Lineker has woefully failed to do so. In fact, he has done the precise opposite: abused his position as mouthpiece for the BBC and used it – not for the first time, it must be said – to present a divisive position, one that is not only highly partisan, but also offensive to many Jewish people. (As Energy Secretary Grant Shapps said: ‘As a Jewish Cabinet Minister I need no lessons about 1930s Germany from Gary Lineker.’)

This is not a question of free speech – it’s a matter of propriety. And as long as Lineker is paid whatever vast sum of money of ours that he is paid by the BBC (around £1.3 million a year), he is not really a free agent. If he doesn’t like that, he can leave. But he can’t have it both ways.

Those, like Piers Morgan, who are supporting Lineker on the grounds of free speech are forgetting (or conveniently ignoring) the fact that he is not just a sports presenter whose opinion isn’t all that important

And he especially can’t do so with impunity. Because while the rest of his BBC colleagues tie themselves in knots making sure they don’t slip up, Lineker has, in recent years, seemed to have made it his mission to – deliberately and with breath-taking arrogance – flout the rules.

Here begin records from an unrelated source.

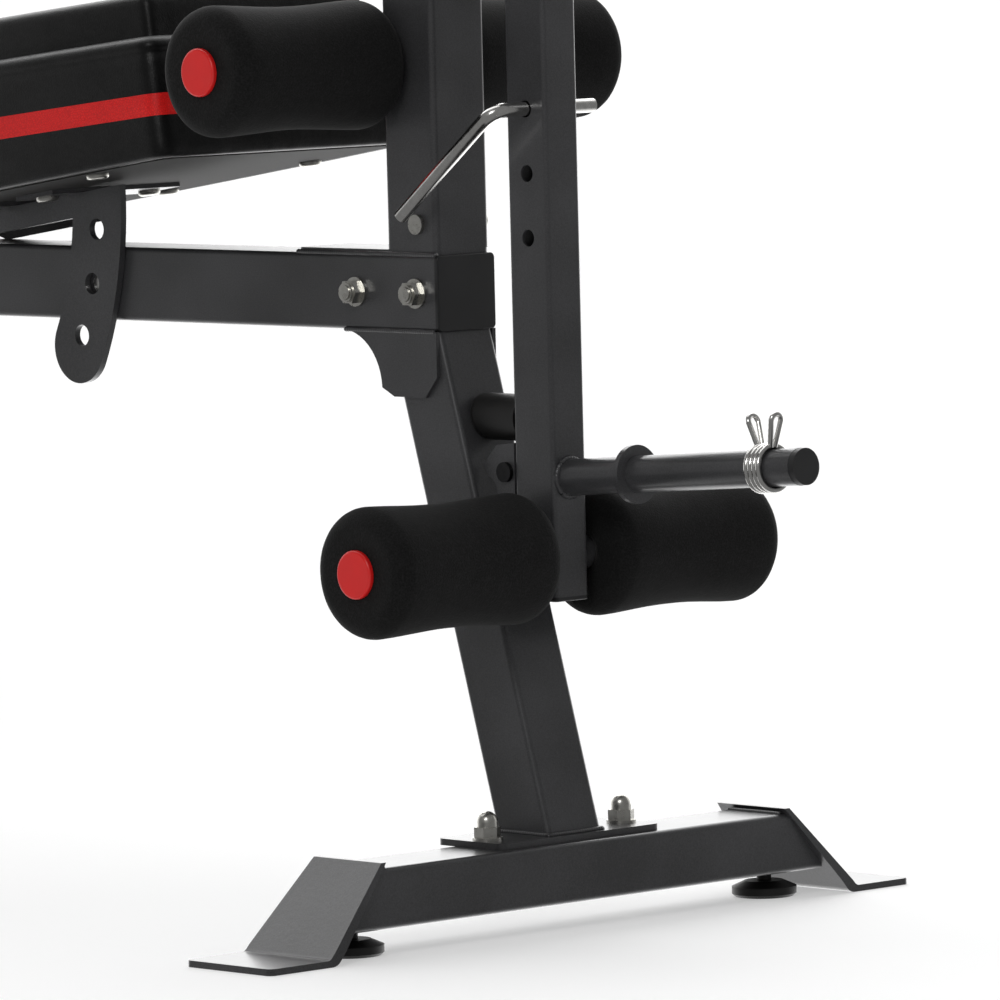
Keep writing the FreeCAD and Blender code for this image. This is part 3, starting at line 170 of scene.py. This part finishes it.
# %% Moulded polypropylene
def moulded_plastic(name, hex_code, worn, rough, grain, depth):
    finish, tree, place = start_finish(name)
    patch = add_node(tree, "ShaderNodeTexNoise", {"Vector": place, "Scale": 1 / mm(25), "Detail": 3.0})
    tint = add_node(tree, "ShaderNodeMixRGB", {"Fac": patch.outputs["Fac"], "Color1": linear(hex_code),
                                               "Color2": linear(worn)})
    spark = add_node(tree, "ShaderNodeTexNoise", {"Vector": place, "Scale": 1 / mm(grain), "Detail": 2.0})
    skin = add_node(tree, "ShaderNodeBump", {"Height": spark.outputs["Fac"], "Strength": 0.4,
                                             "Distance": mm(depth)})
    gloss = add_node(tree, "ShaderNodeMapRange",
                     {"Value": patch.outputs["Fac"], "To Min": rough - 0.06, "To Max": rough + 0.08})
    end_finish(tree, {"Base Color": tint.outputs["Color"], "Roughness": gloss.outputs["Result"],
                      "IOR": 1.49, "Normal": skin.outputs["Normal"]})
    return finish


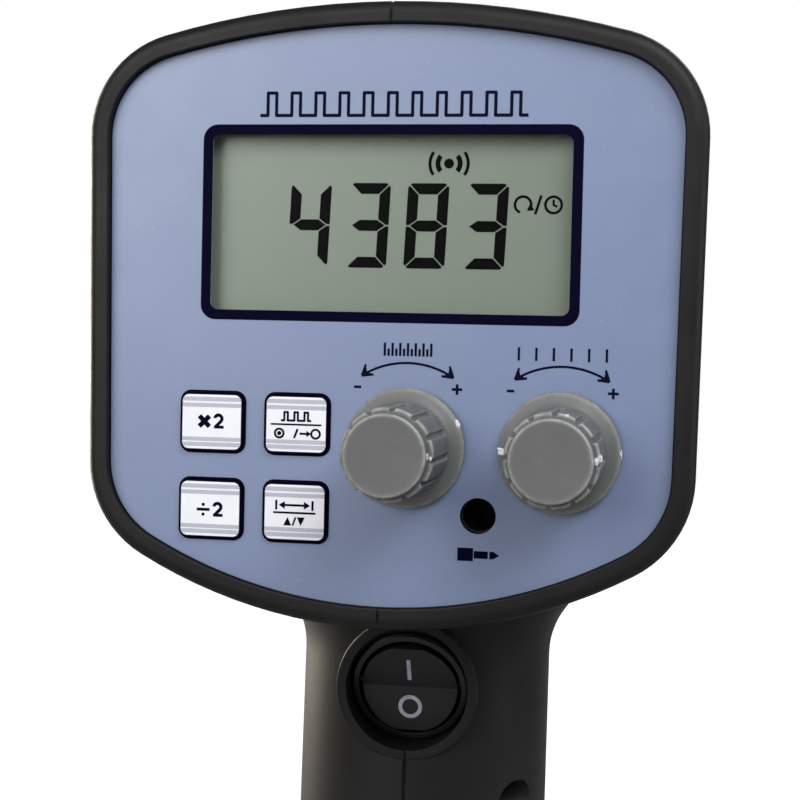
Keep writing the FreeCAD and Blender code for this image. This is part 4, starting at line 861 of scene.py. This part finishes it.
def key_divide_two_print():
    return moved(glyph_divide(2.6, GLYPH_LINE), -1.37, -0.14) + moved(glyph_two(2.66, NUMERAL_LINE), 0.66, -1.49)


KEY_PULSES = {"left": -3.0, "low": 0.75, "high": 2.35, "pitch": 2.0, "duty": 0.35, "count": 3}
TRIGGER_BAR = (10.0, 0.34, (0, -0.02))
# The two choices: a ring with a dot, and an arrow into a ring.
CHOICE_UP = -1.75
CHOICE_RING = 0.85
CHOICE_DOT = 0.42
INSIDE_ACROSS = -3.3
OUTSIDE_ACROSS = 3.9
CHOICE_SLASH = ((-0.35, -2.65), (0.35, -0.85))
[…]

He actively flaunts his political allegiances, as though daring his BBC bosses to discipline him, something which – until now – they have never done.

Why, I cannot fathom. Is he really that irreplaceable as a presenter? I can’t really see it, although admittedly I’m no expert on football. From what I’ve watched of him, though, he doesn’t seem any more or less insightful than the average fan in the pub on a match-day.

And yet, in certain circles, he is revered. Perhaps that’s why he believes that, despite having built his career and reputation as a presenter on the back of his association with the BBC, the guidelines that everyone else who works and represents the organisation must respect simply don’t apply to him.

That said, Lineker was happy to present coverage of last year’s World Cup from Qatar, run by a regime that openly persecutes gays. If he was going to accuse anyone of acting like the Nazis, surely that was the moment to do so.

Despite his hero status among the Twitterati and other virtue-signalling elites, his behaviour doesn’t really wash with the British public, who aren’t stupid. They don’t much like hypocrites, and they also don’t like people who abuse their positions to push their own agenda or, for that matter, use the excuse of free speech to hurl vile insults around the internet.

And on this specific issue, immigration, people don’t want to be told by a man comfortably insulated by money, privilege and status, and protected from any of the issues that directly arise from uncontrolled immigration (access to public services, housing, in some cases criminal behaviour), that their concerns – to which the Government’s latest strategy is a direct response – make them heartless bigots.

That’s why this whole debate is so significant. It captures the great and ever-widening division between the liberal elites and the majority of people of this country, the ones who – unlike the players paid millions to kick a ball around a pitch who withdrew their post-match interviews to the BBC yesterday – can’t just shut the electric gates of their luxury estates against the world and hide in their velvet-lined mansions.

The BBC has a duty of care to all its licence-payers, which is why the Corporation must not back down. It has taken a stand, and it is a right and reasonable one. No matter how loudly Gary Lineker and his celebrity pals wail from their ivory towers.